Making mistakes with our money is something we all are wary of. But we can never really be sure of avoiding. Even those of our friends who seem to have been smart in handling their money, sometimes falter at problems that credit and financial planning bring along.
Never was money as simple as saving in a bank account, if you wanted to make the most out of it. Ranging from making investments in real estate, shares and new start ups to managing loans, credit, debt and risk, one needs to balance it all.
Most financial planners would come to common conclusions regarding the financial mistakes that regular people make, normally, and would advise strictly not to fall for them.
Let's talk about a few money mistakes that hover around most of us, some time or the other, in life.
Choosing a college without planning
When your children have to pursue higher education, you wish to give them the best. After all, that decision shapes their future. However, wishing the best for them does not justify financial decisions that are not well thought over.

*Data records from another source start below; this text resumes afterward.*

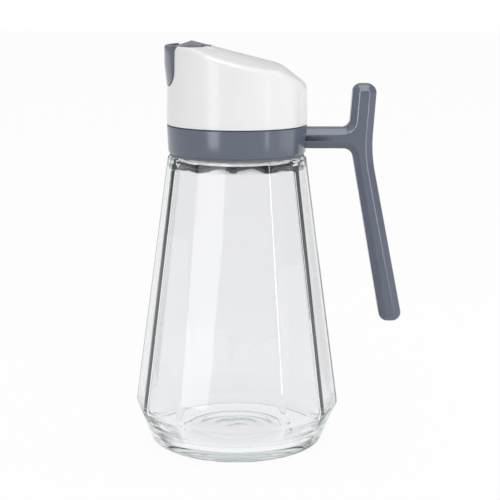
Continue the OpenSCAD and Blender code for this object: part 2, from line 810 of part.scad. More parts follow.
module weight_cap(left) {
    color(grey_blue)
        mirror_y(left) cross_bar(slug_x, slug_z, slug_r - 0.02, cup_out - cap_t, cup_out, 64);
}

module arm_screws() {
    color(steel)
        for (side = [-1, 1])
            translate([-arm_screw_x, side * (arm_in + arm_t), flap_base_z - arm_foot_t / 2]) {
                translate([0, 0, -arm_foot_t / 2])
                    cylinder(r = arm_screw_r + 0.8, h = arm_foot_t / 2, $fn = 32);
                translate([0, 0, -eps])
                    cylinder(r = arm_screw_r, h = arm_screw_l - arm_foot_t / 2, $fn = 24);
            }
}

carafe();
neck_gasket();
collar_ring();
lock_ring();
handle();
handle_screws();
head_shell();
inner_lid();
pour_spout();
spout_gasket();
plug_seal();
vent_valve();
hinge_pin();
flap_lid();
flap_pad();
weight_arm(true);  // weight_arm_left
weight_arm(false);  // weight_arm_right
flap_weight(true);  // flap_weight_left
flap_weight(false);  // flap_weight_right
weight_cap(true);  // weight_cap_left
weight_cap(false);  // weight_cap_right
arm_screws();
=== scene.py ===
# %% [markdown]
# # A glass syrup dispenser in Blender
# The dispenser is a twelve-sided glass carafe with a grey-blue collar and handle and a white pouring
# head. Its hidden parts come from the construction model, and the pieces that catch the light are
# modelled again here, because glass and glossy plastic show every edge. We start by loading the frame.

# %% Load the frame
import math

import bmesh
import bpy
from mathutils import Matrix, Vector


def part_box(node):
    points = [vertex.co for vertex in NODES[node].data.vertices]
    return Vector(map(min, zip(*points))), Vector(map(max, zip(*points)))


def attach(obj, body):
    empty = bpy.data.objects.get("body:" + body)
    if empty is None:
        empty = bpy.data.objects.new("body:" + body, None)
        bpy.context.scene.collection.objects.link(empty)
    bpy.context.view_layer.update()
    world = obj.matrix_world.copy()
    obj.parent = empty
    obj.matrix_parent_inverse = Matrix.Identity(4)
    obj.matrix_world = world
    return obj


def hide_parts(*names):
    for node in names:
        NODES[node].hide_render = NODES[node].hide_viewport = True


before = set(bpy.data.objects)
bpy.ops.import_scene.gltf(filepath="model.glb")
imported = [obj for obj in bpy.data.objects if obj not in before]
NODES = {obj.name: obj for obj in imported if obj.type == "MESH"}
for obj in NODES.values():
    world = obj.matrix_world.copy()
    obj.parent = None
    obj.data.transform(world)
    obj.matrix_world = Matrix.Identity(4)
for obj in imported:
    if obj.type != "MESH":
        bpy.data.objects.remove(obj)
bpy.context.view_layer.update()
MM = 0.001

# %% [markdown]
# ## The camera
# The photograph looks down on the dispenser by about eleven degrees from two thirds of a metre. A long
# lens keeps the sides nearly parallel. The focal length follows from how many pixels a head of known
# width covers, so it is written as a real distance and a real size, not as a matched picture. The
# upright edges lean by a fifth of a degree, so the camera is rolled by as much.

# %% Camera
CAMERA_PLACE = Vector((6.7, -668.0, 231.3)) * MM
CAMERA_PITCH = 11.26
CAMERA_ROLL = 0.2
FOCAL_PIXELS = 1337.0
PICTURE_PIXELS = 500.0


def make_camera():
    data = bpy.data.cameras.new("camera")
    data.sensor_width = 36.0
    data.lens = FOCAL_PIXELS / PICTURE_PIXELS * data.sensor_width
    data.clip_start = 0.01
    data.clip_end = 50.0
    camera = bpy.data.objects.new("camera", data)
    camera.location = CAMERA_PLACE
    upright = Matrix.Rotation(math.radians(90.0 - CAMERA_PITCH), 4, "X")
    camera.rotation_euler = (upright @ Matrix.Rotation(math.radians(CAMERA_ROLL), 4, "Z")).to_euler()
    bpy.context.scene.collection.objects.link(camera)
    bpy.context.scene.camera = camera
    print("lens", round(data.lens, 1), "mm")


make_camera()

# %% [markdown]
# ## Node helpers
# Every material is a small node tree. One helper adds a node and sets its inputs, so that the recipes
# below stay short enough to read.


# %% Node helpers
def add_node(tree, kind, inputs=None, **settings):
    node = tree.nodes.new(kind)
    for name, value in settings.items():
        setattr(node, name, value)
    for name, value in (inputs or {}).items():
        if isinstance(value, bpy.types.NodeSocket):
            tree.links.new(value, node.inputs[name])
        else:
            node.inputs[name].default_value = value
    return node


def new_material(name):
    material = bpy.data.materials.new(name)
    material.use_nodes = True
    tree = material.node_tree
    tree.nodes.clear()
    output = add_node(tree, "ShaderNodeOutputMaterial")
    return material, tree, output


def new_group(name, inputs, outputs):
    group = bpy.data.node_groups.new(name, "ShaderNodeTree")
    for socket, (kind, value) in inputs.items():
        made = group.interface.new_socket(socket, in_out="INPUT", socket_type=kind)
        made.default_value = value
    for socket, kind in outputs.items():
        group.interface.new_socket(socket, in_out="OUTPUT", socket_type=kind)
    enter = group.nodes.new("NodeGroupInput")
    leave = group.nodes.new("NodeGroupOutput")
    return group, enter, leave


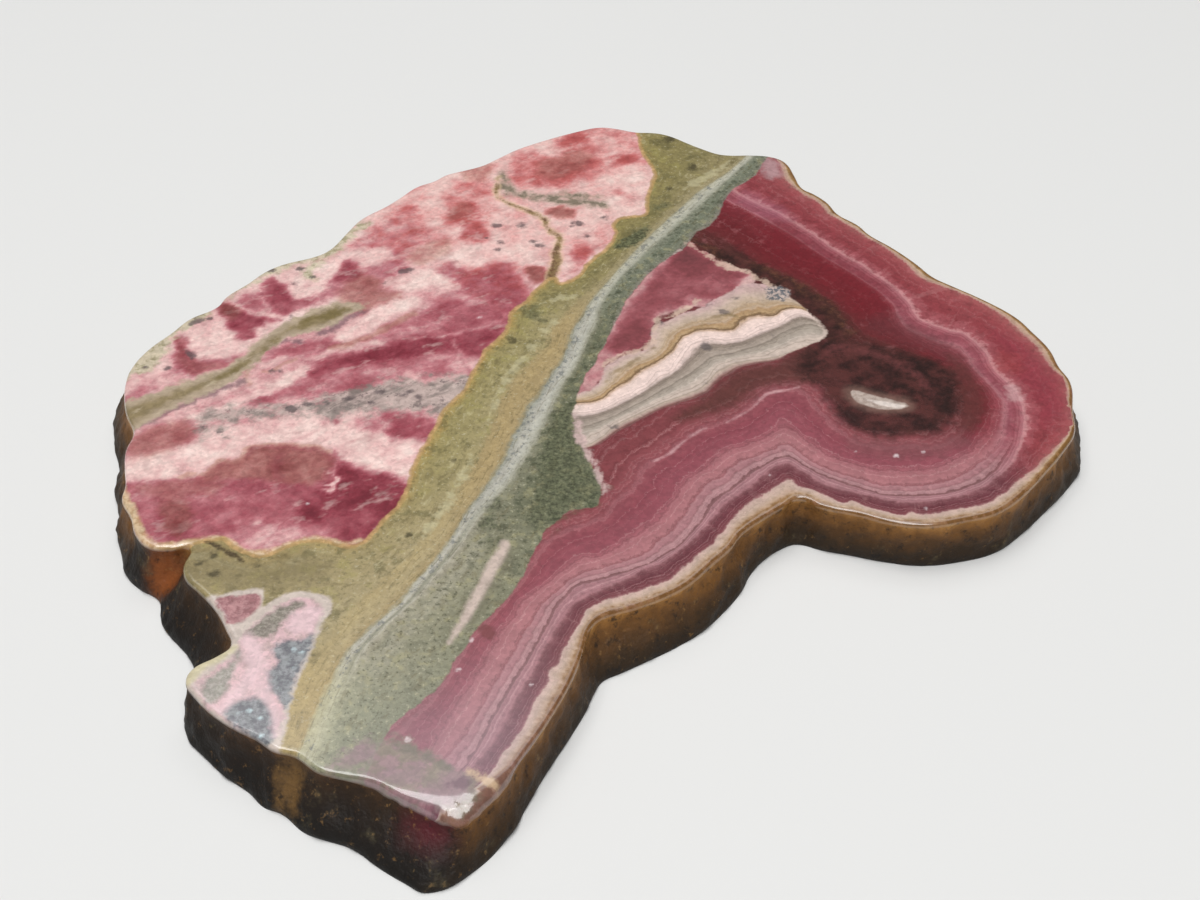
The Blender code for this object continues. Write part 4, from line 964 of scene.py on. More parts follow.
                (6.6, 29), (7.6, 30.2), (8.2, 31.4), (8.8, 32.8), (9.6, 33.4), (10.6, 32), (11.6, 30.8), (12.6, 29.6),
                (14.4, 28.5), (15.4, 27.8), (14.6, 26.4), (13.8, 25.4), (13.3, 24.2), (12, 23.5), (10.6, 23.6),
                (9.6, 24.3), (8.8, 23.8), (8.4, 22.6), (7.4, 22), (6.2, 21.8), (5.5, 20.8), (5.2, 19.4), (5, 17.9),
                (4.9, 16.5), (4.1, 15.3), (2.6, 14.8)]),
    (1.02, .9, [(1.2, 15.6), (2, 18), (3, 20.4), (4.6, 19), (4.6, 16.6), (3, 15.2)]),
    (1.14, .9, [(7.6, 29.2), (9.2, 33), (11.6, 30.8), (12.2, 29), (10.6, 28)]),
    (.74, 1.2, [(6, 24.4), (8, 27.2), (11, 27), (13.2, 25.6), (12.4, 24), (9.6, 25), (8, 23.6), (6.4, 22.8)]),
    (.06, .4, [(14.2, 26), (15.6, 27.6), (17, 26.6), (16, 25)]),
]
rose_streaks = [
    (.30, .22, .4, [(-38.2, 23), (-36.4, 22.1), (-35.4, 21.4), (-34.2, 20.9)]),
    (.30, .22, .45, [(-36.2, 24.9), (-34.8, 23.6), (-34, 22.4), (-33, 21)]),
    (.24, .35, .9, [(-33.4, 12.4), (-31, 13.7), (-28, 14), (-26, 15), (-24, 15.7), (-22, 16.2)]),
    (.10, .35, 1.1, [(-39, 4.6, .5), (-36, 6.1), (-34, 7.5), (-32, 8.9), (-30, 10.9, 1.5), (-28.5, 12.3, .6)]),
    (.30, .3, .5, [(-43.4, 6.6), (-41, 10), (-40, 11.4)]),
    (.46, .3, .35, [(-14.7, 16.8), (-14, 14.8), (-13.5, 12.9)]),
    (.40, .3, .3, [(-19, 16.6), (-14, 18), (-10, 19.8)]),
    (.50, .4, .5, [(-35.6, -5.7), (-34.4, -5.1), (-33.6, -4.2)]),
    (.18, .2, .5, [(-24.7, -3.2, .3), (-24.2, -4, .5), (-24.4, -4.8, .6), (-25.2, -4.9, .3)]),
    (.24, .2, .45, [(-24.3, -5, .3), (-24.4, -5.7, .5), (-25.2, -5.8, .3)]),
    (.44, .3, .3, [(-24.8, .6), (-24.5, -1.4), (-24.4, -3)]),
    (.46, .4, .4, [(-27.4, -2.4), (-26.8, -4), (-25.6, -4.9)]),
]
rose = np.full(count, 0.16)
for amount, soft, points in rose_clouds:
    brushed(rose, amount, 1.5 * soft + 0.1, area(points, 6.0))
for amount, soft, width, points in rose_streaks:
    brushed(rose, amount, soft, streak(width, points, 4.0))
mark("rose", rose)

# How brown it is, from iron in the stone.
brown = np.zeros(count)
for amount, soft, points in [
    (.9, .7, [(-36.4, -3.2), (-34.6, -1.6), (-32.8, -.7), (-32, .5), (-28, .4), (-25.6, -.4), (-24.6, -2),
              (-25.6, -4.4), (-28, -4.8), (-31, -4.2), (-34, -4.2), (-36, -4.4)]),
    (.7, .9, [(-44.6, 1), (-42, 3.6), (-39, 4.4), (-38, 2), (-40, -.2), (-43, -1.4)]),
    (.6, .7, [(-42.6, -5), (-40, -4.4), (-36, -4), (-34, -5), (-36, -6.4), (-40, -7)]),
    (.8, .6, [(-39.6, -7.4), (-37.8, -6.8), (-36.6, -8), (-36.4, -10.6), (-37.4, -11.9), (-38.8, -10.6)]),
    (.8, .8, [(-26.6, 26), (-25, 27.8), (-22.6, 27), (-22.4, 25.4), (-20.4, 24.9), (-20.6, 23.6), (-22.6, 22.4),
              (-24.4, 21), (-27, 22.8)]),
    (.5, .5, [(-42.3, 17.2), (-41.3, 16.8), (-40.8, 15.2), (-40.2, 14), (-39, 13.5), (-36.6, 12.7), (-39.6, 11.2),
              (-41.8, 13.4)]),
    (.8, .8, [(-39.4, 23), (-37.6, 22.8), (-36.4, 21.4), (-37.6, 20)]),
    (.7, .7, [(-7, 47), (-6.8, 49.6), (-4.8, 50.4), (-3.4, 52), (-1.4, 51.8), (-.8, 50), (-2.6, 47.4), (-4.4, 46),
              (-6.4, 46.2)]),
    (.9, .4, [(-6, 39.6), (-4.6, 40.6), (-3.8, 40.4), (-2.6, 39.4), (-3.4, 38.2), (-5.4, 38.6)]),
    (.8, .3, [(-8, 29.2), (-6.4, 29.3), (-5, 28.4), (-5.6, 26.6), (-6.8, 26.2), (-7.4, 27.6)]),
    (.7, .6, [(-20.4, 31), (-18.4, 33.6), (-16.6, 34.6), (-15.6, 33), (-17, 30.6), (-19, 29.4)]),
    (.6, .7, [(-16.4, 40.4), (-14.6, 41.6), (-14, 39.4), (-16.4, 37.6)]),
    (.7, .6, [(-15.6, 48.6), (-12.4, 49), (-12.3, 46.4), (-13, 45.2), (-15.2, 46)]),
]:
    brushed(brown, amount, soft, area(points, 4.0))
for amount, soft, width, points in [
    (1.0, .35, .9, [(-26.4, 15.4), (-25, 16.1), (-23, 17.3), (-21.4, 18.7), (-20, 20), (-18.8, 21.4)]),
    (1.0, .3, .5, [(-33, 11.6), (-32, 11.9), (-30.9, 12.8), (-30.4, 13.6)]),
    (.9, .3, .6, [(-34.5, 11.9), (-34.4, 10.8), (-34, 9.8)]),
    (1.1, .25, .5, [(-38.6, -3.7), (-36.2, -3.3), (-35.5, -1.8), (-33.4, -1.3), (-32.7, .3), (-31.6, .9), (-30, .9),
                    (-28.4, .9), (-26.4, .4), (-25.2, -.2)]),
    (.6, .4, .8, [(-29.6, -.6), (-29.8, -2.4), (-29.4, -4)]),
]:
    brushed(brown, amount, soft, streak(width, points, 4.0))
mark("brown", brown)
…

For example, while listing down the options for graduate school applications, one has to be completely aware of the fee structure and expenses that the degree brings along. Comparing the return on investment to this value assists you to judge whether your money is bringing you the returns that you expected.
A thorough research on the school policy, scholarship and financial aid options are a must. Plunging into an unknown sea of expenses could be very dangerous, especially in case your child is making applications to graduate schools abroad. Living expenses vary from city to city.
Many a times, popular schools are located in metro cities that cost the student a lot in terms of cost of living, in which case, students either turn towards student loans or working part time.
Student loans could also be tricky to understand. That is especially true for graduate schools that assure you of high salaries.
A student, who borrows an amount of Rs 1 lakh and is liable to pay an interest of 6.8 per cent on the principal, could end up paying Rs 1,100 every month for ten years to clear the dues for that loan. So, unless you are aware and ready to take such risks, you must weigh the options carefully.
Borrowing More than Affordable
It’s but natural to give in to aspiration in life. Whether it is going for a swanky car or buying your dream house or anything at all, it requires a great deal of financial planning to turn these dreams into reality.
The truth is that you have to cautiously analyse your sources of income from salary and other means before applying for a loan. If you have not planned and saved for your house or are getting into a deal prematurely, then you tend to take a loan. Currently, home loans are easy to get in India.
The catch is the EMIs that you have to pay for a long duration every month to clear that loan. Now, you have to make sure that even if you need to switch to a lesser paying job or divert a lot of money that you earn to an anticipated cause, like your child's education or family’s health, you need to have some financial backup to pay these EMIs.
Today, a loan on the smallest home item is possible. However, whether or not it makes sense for you to borrow money for such a thing is the question that you need to ask yourself.